Now what were the circumstances of Sloan's case? His debt was between $50,000 and $60,000. Besides the lands covered by Asa May's mortgage, he had a mortgage on the McCain place of eleven hundred acres, on the Arendell place of a thousand acres, on the Elbow tract containing six hundred and sixty acres, and on the S. F. May place containing one hundred and fifty acres. He also had a lien on the crop. The McCain place failed in the matter of the title; and in the agreement of Jan. 5, 1874, he agreed to give up to Alvin May all claim on the Arendell tract, to release him from all personal obligation, and to allow $21,000 (its full value) for the Alvin May place, leaving still due to him between $30,000 and $40,000, with only the Elbow tract and S. F. May place as security. Now, why should be have given up the Arendell tract, and all personal claim against Alvin May? And why should this be stipulated for in an agreement between him and Alvin May and Asa May (an agreement which is entitled "Memorandum of propositions to Alvin May by Asa May and A. M. Sloan, relative to settlement of indebtedness")? What did he get? What came to him in the transaction? Nothing -- absolutely nothing -- unless the clause in question, at the end of the paper, is to be construed as embracing the agreement of December 13, by which he was to have the Alvin May place at $21,000, on account of his claim.

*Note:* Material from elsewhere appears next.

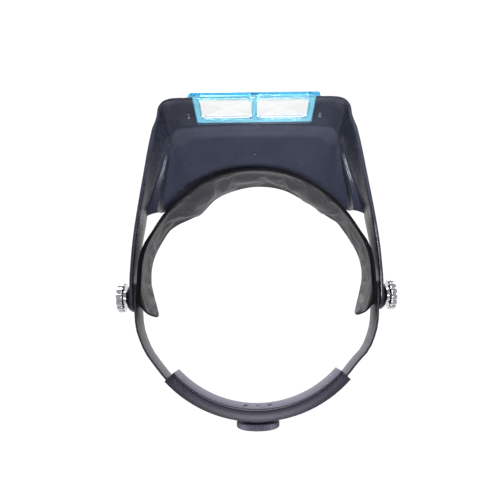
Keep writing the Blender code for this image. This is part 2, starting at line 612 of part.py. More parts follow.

In the light of all these circumstances, it is hard to resist the conclusion that the word "trade" in the agreement of Jan. 5, 1874, was used by the parties in its broadest signification, so as to include any bargain or sale. As such a meaning of the term is admissible, we think that the circumstances and acts of the parties show that it must have been intended. This being conceded, it plainly became the duty of Asa May, after having purchased the property, to convey the land in question to the appellee.